By Grant Smith and Angela Macdonald-Smith
Jan. 12 (Bloomberg) -- Crude oil fell below $40 in New York on concern production cuts by the Organization of Petroleum Exporting Countries will fail to counter a slump in demand.
Oil consumption will fall by 1 million barrels a day this year as the U.S., Europe and Japan face their first simultaneous recessions since the Second World War, Deutsche Bank AG predicted last week. U.S. stockpiles have climbed in 13 of the past 15 weeks, according to the Energy Department. OPEC members signaled last week they will curb sales to refiners in February.
“The health of the global economy is the dominant consideration in the short term, and that is weighing down on prices,” said Harry Tchilinguirian, senior market analyst at BNP Paribas SA in London. “OPEC cuts may prove to be supportive in future but it’ll take time for them to take effect.”
Crude oil for February delivery fell as much as $2.40, or 5.9 percent, to $38.43 a barrel in electronic trading on the New York Mercantile Exchange. It was at $38.52 a barrel at 11:28 a.m. in London.

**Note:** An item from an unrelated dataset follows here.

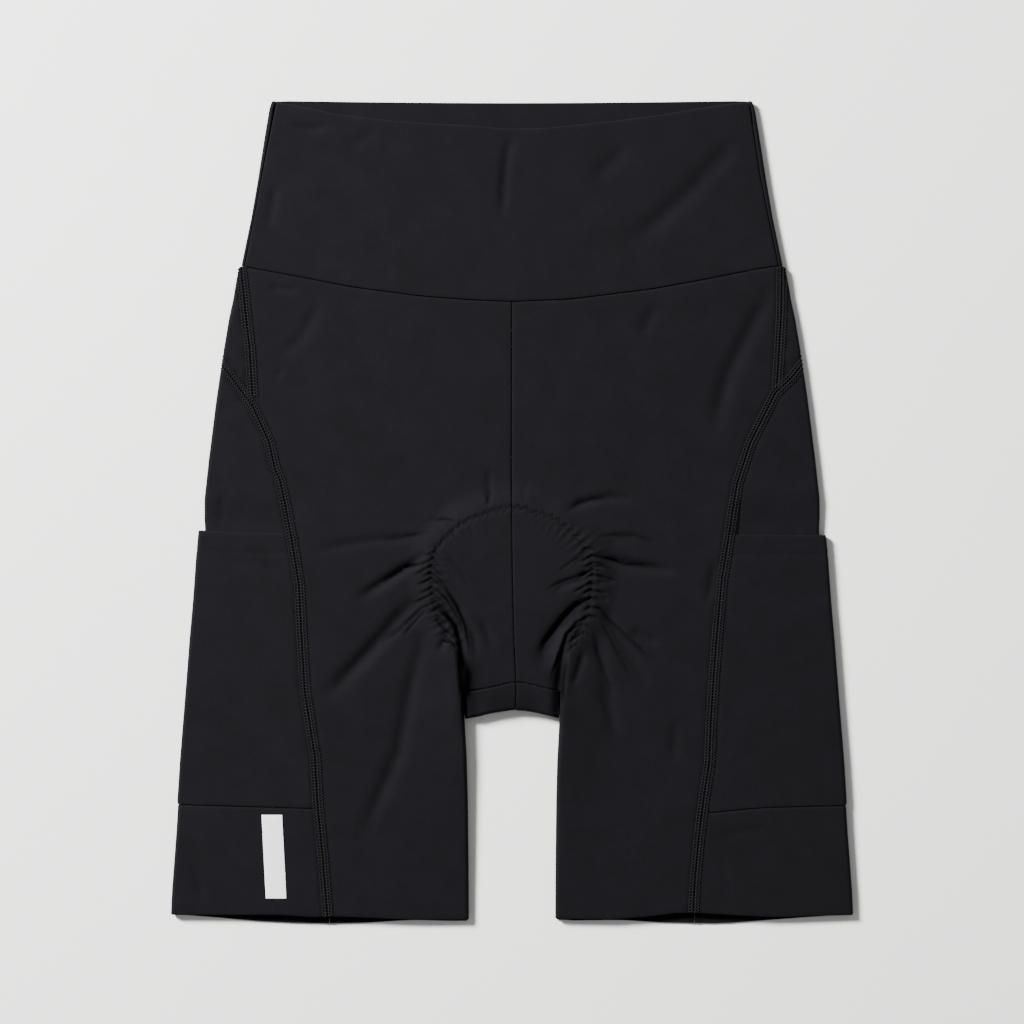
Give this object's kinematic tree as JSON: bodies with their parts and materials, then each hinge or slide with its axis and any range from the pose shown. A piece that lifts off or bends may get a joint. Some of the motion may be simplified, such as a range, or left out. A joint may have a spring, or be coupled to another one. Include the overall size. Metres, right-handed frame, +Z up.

China, the fastest-growing oil consumer, may miss the government’s 8 percent economic growth target, two top officials said today. Oil prices fell 12 percent last week as economic data showed the economic slump worsening. On Jan. 9, the U.S. said it lost 2.589 million jobs last year, the most since 1945.
OPEC, supplier of more than 40 percent of the world’s oil, agreed last month to slash production quotas by 9 percent to revive prices as the global recession erodes demand. Oil has plunged more than $100 in the last six months.
Saudi Notices
Saudi Aramco, the world’s biggest state oil company, sent notices to refiners in Asia on Jan. 9 that it would lower crude supplies to Asia by around 10 percent in February. This was the third month the company had reduced sales.
“Although OPEC have made substantial production cuts there is an overhang of prompt oil and until that is absorbed the market may not rally substantially,” Christopher Bellew, senior broker at Bache Commodities Ltd. in London.
OPEC may trim production further should crude prices continue to decline, Iran’s OPEC Governor Mohammad Ali Khatabi said Jan. 11. OPEC is scheduled to meet next in Vienna on March 15. Iran is the group’s second-largest producer, after Saudi Arabia.
Oil for March delivery is at a more than $5 a barrel premium to the front-month contract, while the April future is $9 above February-delivered supplies. The situation where near- term crude is cheaper than later-dated oil is called contango.
“The curve is very steep, which is consistent with the view that the market tightens up in time and we get higher prices down the track,” said David Moore, a commodity strategist at Commonwealth Bank of Australia. “It will take a while for those production cuts to eat away at inventories.”
Cushing Stockpiles
Oil for February dropped last week as stockpiles at Cushing, Oklahoma, the delivery point for crude traded at Nymex, climbed to 32.2 million barrels, the highest since the U.S. Energy Department started tracking the supplies in 2004. Total capacity in the area is about 47.7 million barrels, according to estimates from Andy Lipow at Houston-based consultants Lipow Oil Associates LLC.
Brent crude for February settlement fell as much as $2.02, or 4.6 percent, to $42.40 a barrel on London’s ICE Futures Europe exchange. It was at $42.54 a barrel at 11:29 a.m. London time.
Hedge-fund managers and other large speculators increased their net-long position in New York crude-oil futures in the week ended Jan. 6, according to U.S. Commodity Futures Trading Commission data.
Speculative long positions, or bets prices will rise, outnumbered short positions by 76,658 contracts on the New York Mercantile Exchange, the Washington-based commission said in its Commitments of Traders report. Net-long positions rose by 12,110 contracts, or 19 percent, from a week earlier.